La sûreté de l'Etat en danger
Aujourd'hui, selon la délégation, l'état des données du système est tel qu'il "remet aussi fondamentalement en cause l'efficacité de la protection de l'Etat". Les données fausses ou inutiles peuvent avoir pour effet "des actions inappropriées ou des pannes qui mettent en fin de compte la sûreté de l'Etat en danger".
Toujours d'après les conclusions de la délégation, la saisie de données inutiles, erronées ou périmées a pris un temps considérable et a détourné à son profit le temps qui aurait dû être consacré au contrôle de la qualité des renseignements. D'ailleurs, les collaborateurs chargés de l'appréciation des données livrées au système ne se préoccupaient pas de leur pertinence et de leur exactitude.
Pour Eveline Widmer-Schlumpf, cheffe du DFJP, il n'est pas question que le Conseil fédéral prenne position sur ce rapport d'ici octobre prochain. Des améliorations ont déjà été apportées au contrôle des données contenues dans le système d'information relatif à la protection de l'Etat, a précisé la ministre devant la presse.
agences/boi
20 ans après le scandale des fiches
Le scandale des fiches avait secoué la Suisse il y a vingt ans.
Le monde politique et l'opinion publique étaient alors d'accord sur un point: les services secrets ne devraient plus jamais pouvoir collecter de données de manière incontrôlée.
Durant la Guerre froide, la Police fédérale et le Ministère public de la Confédération avaient fait établir, en collaboration avec les polices cantonales, environ 900'000 fiches, surtout sur des personnes et organisations proches de la gauche. Ceci en l'absence de toute base légale.

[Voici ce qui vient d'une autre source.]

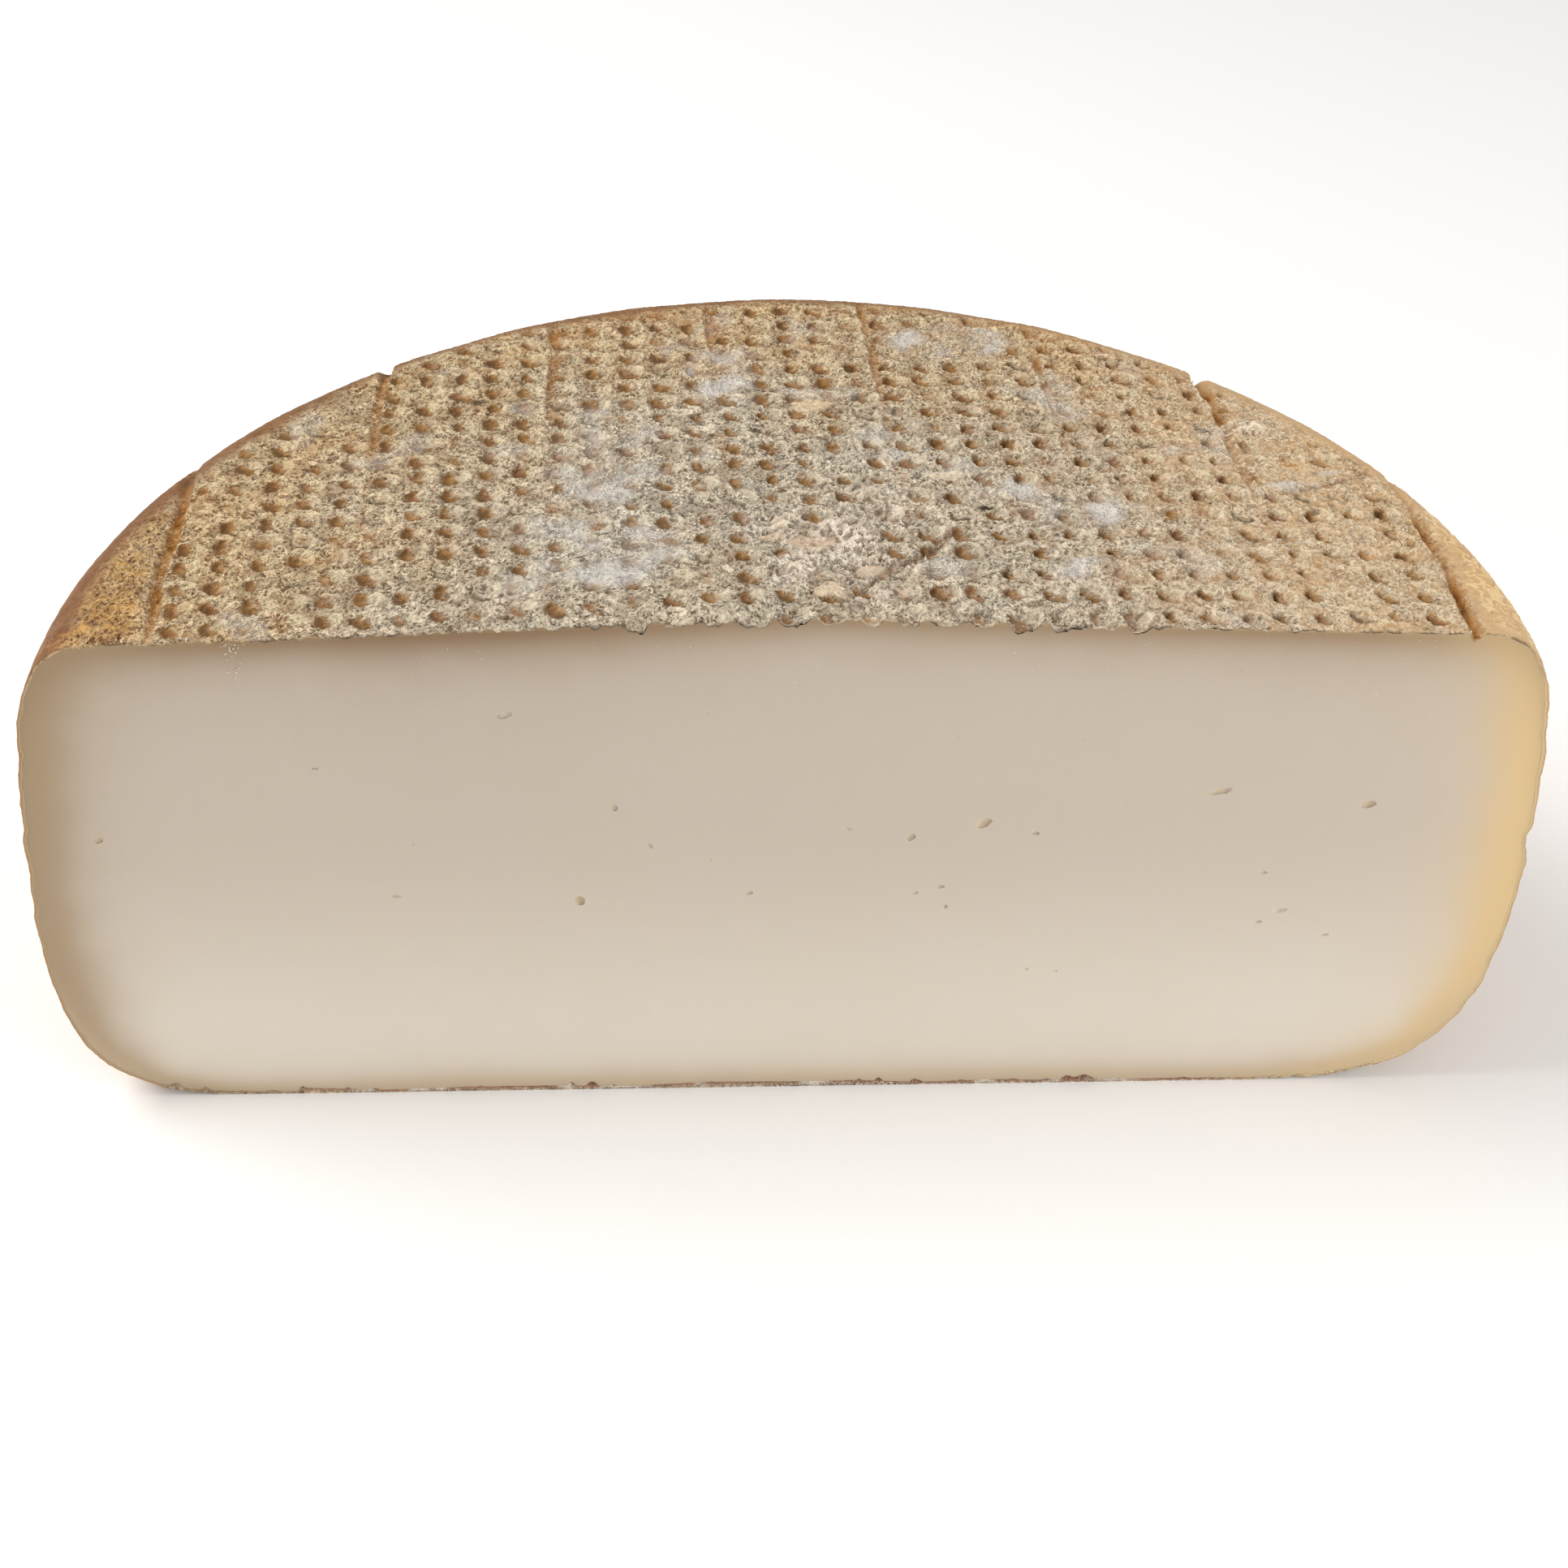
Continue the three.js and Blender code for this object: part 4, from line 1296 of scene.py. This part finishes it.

Le scandale avait été découvert par la commission d'enquête parlementaire CEP-DFJP, alors présidée par l'actuel conseiller fédéral Moritz Leuenberger.
Elle avait été instituée après la démission d'Elisabeth Kopp du gouvernement. Outre l'affaire Kopp, elle était aussi chargée d'enquêter sur les activités de récolte de données par les services secrets.
Le scandale des fiches avait débouché en 1990 sur la création d'une CEP-DMF (Département militaire fédéral, selon son appellation de l'époque), qui avait mis au jour l'armée secrète P 26 et le service secret de renseignement P 27.
Ces scandales avaient fortement ébranlé l'opinion publique.
Les fiches ont été remplacées en 1994 par le système d'information ISIS. La collecte de données a alors été soumise à des règles plus strictes. Une assurance qualité vérifie ainsi l'usage correct des informations recueillies.